The SEC does seem prepared to listen. Last month it announced the establishment of a taskforce to make recommendations on how the SEC could write rules that differentiate between large and smaller listed companies. Martin, who left the SEC very shortly before the legislation was introduced, shares the corporate community’s concerns. “I thought [the legislation] was an understandable reaction, but an unfortunate one,” he says. “At the end of the day, I thought it was an overreaction.”
Sarbanes-Oxley has “focused the minds” of the CBI’s members, says Susannah Haan, senior legal adviser at the CBI. It has forced many to conduct “a costs benefits analysis” of their US presence, she says.

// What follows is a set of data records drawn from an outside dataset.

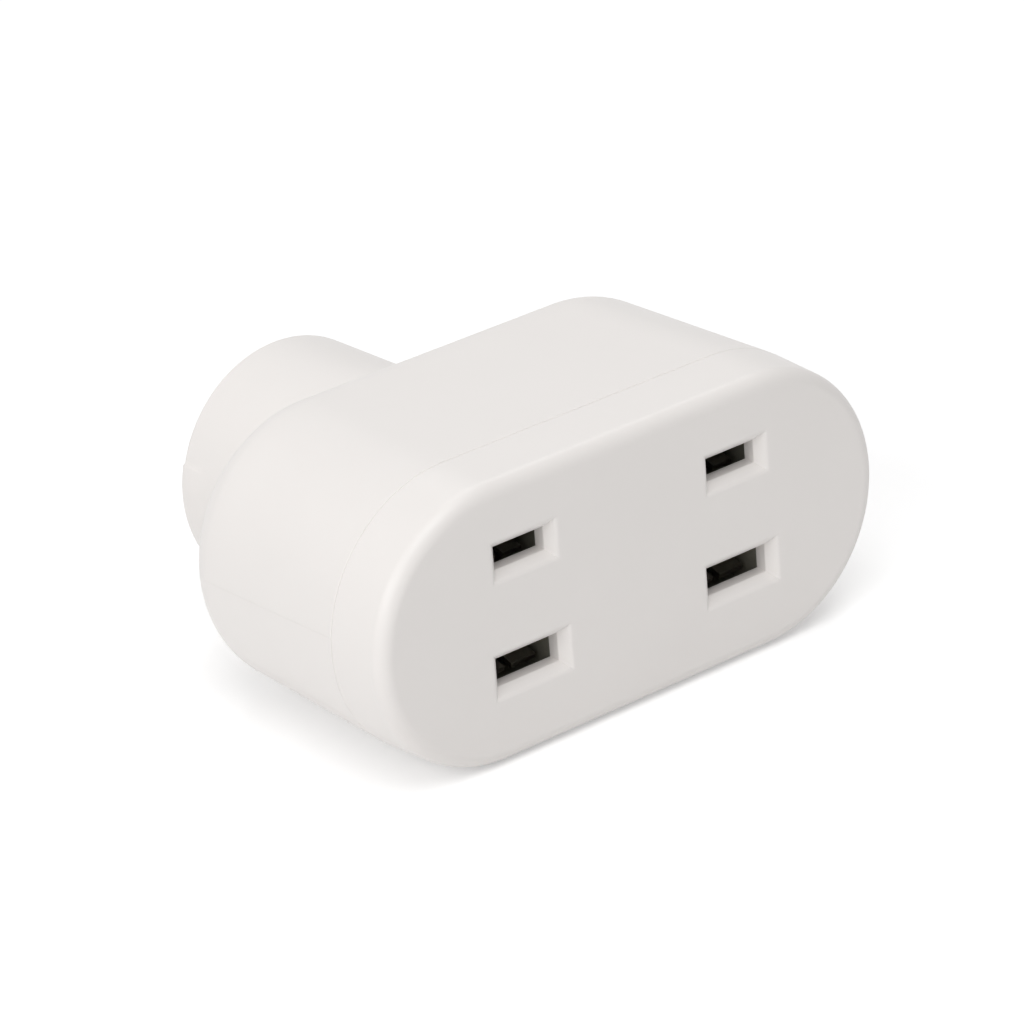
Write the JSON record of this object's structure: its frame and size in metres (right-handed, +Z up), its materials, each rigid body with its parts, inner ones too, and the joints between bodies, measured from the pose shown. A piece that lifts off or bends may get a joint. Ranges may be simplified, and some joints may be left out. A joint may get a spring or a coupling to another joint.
{
  "type": "trailing socket",
  "caption": "Oblong moulded cable-end socket with side-by-side polarised flat-blade outlets and a round cable boss at the rear.",
  "frame": {"origin": "on the floor under the middle of the whole socket, boss included", "axes": "+X along the face to the right seen from the front, +Y from the face to the rear, +Z up"},
  "size_m": [0.0684, 0.0508, 0.032],
  "materials": {
    "housing_plastic": "satin moulded",
    "clamp_plastic": "matt moulded",
    "carrier_plastic": "matt moulded",
    "bush_rubber": "soft matt",
    "brass": "rolled and stamped",
    "spring_bronze": "tinned spring strip",
    "rivet_brass": "headed",
    "screw_steel": "bright zinc"
  },
  "bodies": {
    "root": {"front_cap": "housing_plastic", "rear_body": "housing_plastic", "cord_clamp_bar": "clamp_plastic", "cable_bush": "bush_rubber", "contact_carrier": "carrier_plastic", "live_bus_bar": "brass", "neutral_bus_bar": "brass", "live_terminal": "brass", "neutral_terminal": "brass", "live_clip_left": "spring_bronze", "live_clip_right": "spring_bronze", "neutral_clip_left": "spring_bronze", "neutral_clip_right": "spring_bronze", "live_clip_rivets": "rivet_brass", "neutral_clip_rivets": "rivet_brass", "live_terminal_screw": "screw_steel", "neutral_terminal_screw": "screw_steel", "bus_bar_screws": "screw_steel", "cord_clamp_screws": "screw_steel", "cover_screws": "screw_steel"}
  },
  "joints": []
}
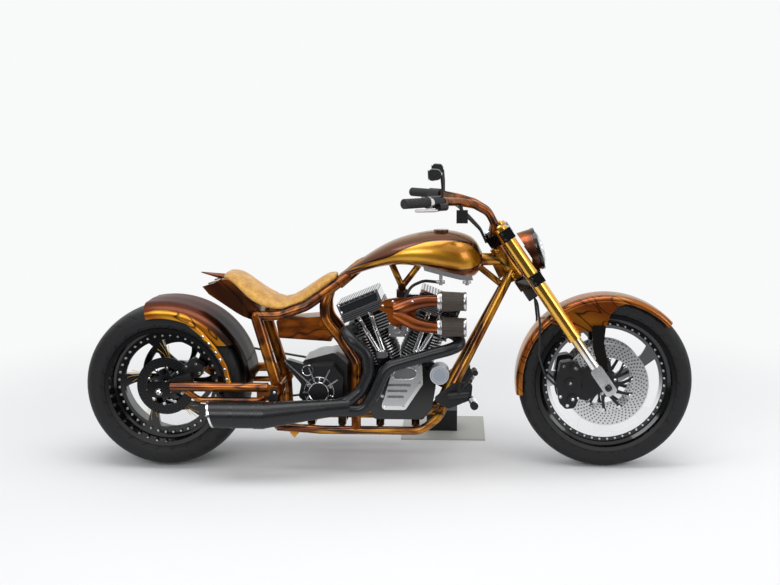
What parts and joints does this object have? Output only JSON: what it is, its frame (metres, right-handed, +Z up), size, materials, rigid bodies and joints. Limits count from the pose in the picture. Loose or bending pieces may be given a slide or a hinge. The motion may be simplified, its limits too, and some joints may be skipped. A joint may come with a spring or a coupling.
{
  "type": "chopper motorcycle",
  "caption": "Raked V-twin chopper with a wide rear tyre, leaning on its side stand over a block; the wheels, steering and side stand turn.",
  "frame": {"origin": "middle of the whole machine's outer box, on the floor", "axes": "+X forward, +Y to the rider's left, +Z up; the machine leans 2.6 degrees to +Y"},
  "size_m": [2.4599, 0.9796, 1.2314],
  "materials": {
    "copper_paint": "candy gloss",
    "gold_anodised": "gold anodised",
    "polished_aluminium": "polished",
    "chrome": "mirror",
    "black_gloss": "gloss",
    "black_satin": "satin",
    "exhaust_black": "matt ceramic",
    "brake_steel": "brushed",
    "tyre": "matt",
    "belt_rubber": "matt",
    "seat_leather": "embossed",
    "filter_gauze": "woven",
    "lamp_glass": "clear",
    "plate_plastic": "matt"
  },
  "bodies": {
    "chassis": {"frame_spine": "copper_paint", "frame_cradle": "copper_paint", "frame_rear": "copper_paint", "swingarm": "copper_paint", "rear_axle": "black_gloss", "crankcase": "black_satin", "cylinders": "black_satin", "rocker_boxes": "black_satin", "pushrod_tubes": "chrome", "cam_cover": "polished_aluminium", "oil_filter": "polished_aluminium", "carburettor": "chrome", "intake_manifold": "copper_paint", "air_filters": "filter_gauze", "gearbox": "black_gloss", "primary_cover": "black_gloss", "drive_belt": "belt_rubber", "exhaust": "exhaust_black", "oil_box": "copper_paint", "tank": "copper_paint", "fuel_taps": "chrome", "fuel_hose": "belt_rubber", "seat": "seat_leather", "tail_cowl": "copper_paint", "rear_fender": "copper_paint", "rear_caliper": "black_satin", "forward_controls": "black_satin", "stand_plate": "plate_plastic", "stand_block": "belt_rubber"},
    "fork": {"triple_clamps": "black_gloss", "fork_tubes": "gold_anodised", "fork_legs": "polished_aluminium", "front_calipers": "black_satin", "handlebar": "copper_paint", "grips": "belt_rubber", "bar_controls": "black_satin", "mirrors": "black_satin", "headlight": "copper_paint", "headlight_lens": "lamp_glass", "front_fender": "copper_paint", "bar_cables": "belt_rubber", "brake_hose": "belt_rubber"},
    "front_wheel": {"front_tyre": "tyre", "front_rim": "black_gloss", "front_wheel_centre": "chrome", "front_discs": "brake_steel"},
    "rear_wheel": {"rear_tyre": "tyre", "rear_rim": "black_gloss", "rear_wheel_centre": "black_gloss", "rear_disc": "brake_steel", "rear_pulley": "black_gloss"},
    "side_stand": {"side_stand": "black_satin"}
  },
  "joints": [
    {"name": "steering", "type": "hinge", "parent": "chassis", "child": "fork", "pos_m": [0.83909, -0.11274, 0.31903], "axis": [-0.565, 0.0374, 0.8243], "range_deg": [-32, 32]},
    {"name": "front_wheel_spin", "type": "hinge", "parent": "fork", "child": "front_wheel", "pos_m": [0.882, -0.11141, 0.34838], "axis": [0, 0.999, -0.0454], "continuous": true},
    {"name": "rear_wheel_spin", "type": "hinge", "parent": "chassis", "child": "rear_wheel", "pos_m": [-0.898, -0.11213, 0.33239], "axis": [0, 0.999, -0.0454], "continuous": true},
    {"name": "side_stand_fold", "type": "hinge", "parent": "chassis", "child": "side_stand", "pos_m": [0.187, 0.0527, 0.17075], "axis": [0, 0.1972, 0.9804], "range_deg": [0, 85]}
  ]
}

“Companies are now asking themselves exactly what benefit they get from being listed in the US if they have a listing in London as well,” insists Haan. “In some cases they do get the benefits – they have a large number of shareholders and do a lot of business. However, some companies don’t and they’re now looking at the costs, which are quite considerable.”
The CBI wants the SEC to ease the US reporting requirements on companies that delist from US exchanges. Currently, they must continue to make filings with the SEC unless their number of US resident investors falls below 300. Haan does not anticipate “wholesale deregistration” by UK businesses, though. “It will probably be in small numbers and because their expectations of what they would get from the US market haven’t really materialised,” she says. “Companies will want to turn around to their shareholders and say that this really hasn’t worked out.”
It is Section 404, which requires companies to have internal controls to guard against fraud and ensure good financial reporting, that has caused the most angst. “It requires both a management report of internal controls and also an auditor’s attestation on the management report,” explains Jim Bartos, a partner at Shearman & Sterling. “This effectively means that the auditor must audit the internal controls – and that’s something new in the US system. So there is the expensive and time-consuming process to put in place an audit trail in the first place, and then, on an ongoing basis, they’ll have the time and expense of an annual audit on internal controls in addition to the audit on financial systems.”
It has been reported that BT was anticipating a 30 per cent increase in auditing costs from July, when the new rules come into effect, on the £3.8m it has already paid its auditor PricewaterhouseCoopers, for example.
Concerns on this side of the Atlantic have been echoed in the US, where companies are also looking at delisting. “There are different constituencies that are speaking out,” comments Amy Seidel, who heads US firm Faegre & Benson’s initiatives on Sarbanes-Oxley. In particular, she says that it is the smaller businesses that have been most vocal in expressing their concerns. “I’ve had several companies choose to become private companies and they cite as one of their rationales for going private the impact of Sarbanes-Oxley,” she says. “And that does take away one kind of investment from the market, because those companies are higher risk but perhaps also they represent greater reward possibilities.” She contrasts them with “some of the more stable blue-chip companies that are steady, but in a better position to be able to afford the additional cost”.
So what does she make of the prospect of the likes of BT and other major European companies delisting? It is “an unfortunate outcome, and probably not one which the regulators were hoping for”, she says. Seidel believes that the SEC is listening and cites the taskforce, aimed at helping smaller public companies, as evidence. “It does show at least that the SEC is concerned that the regulations have made being a public company too expensive for many companies,” she says. “As a result, we’re depriving the market of good investment opportunities.”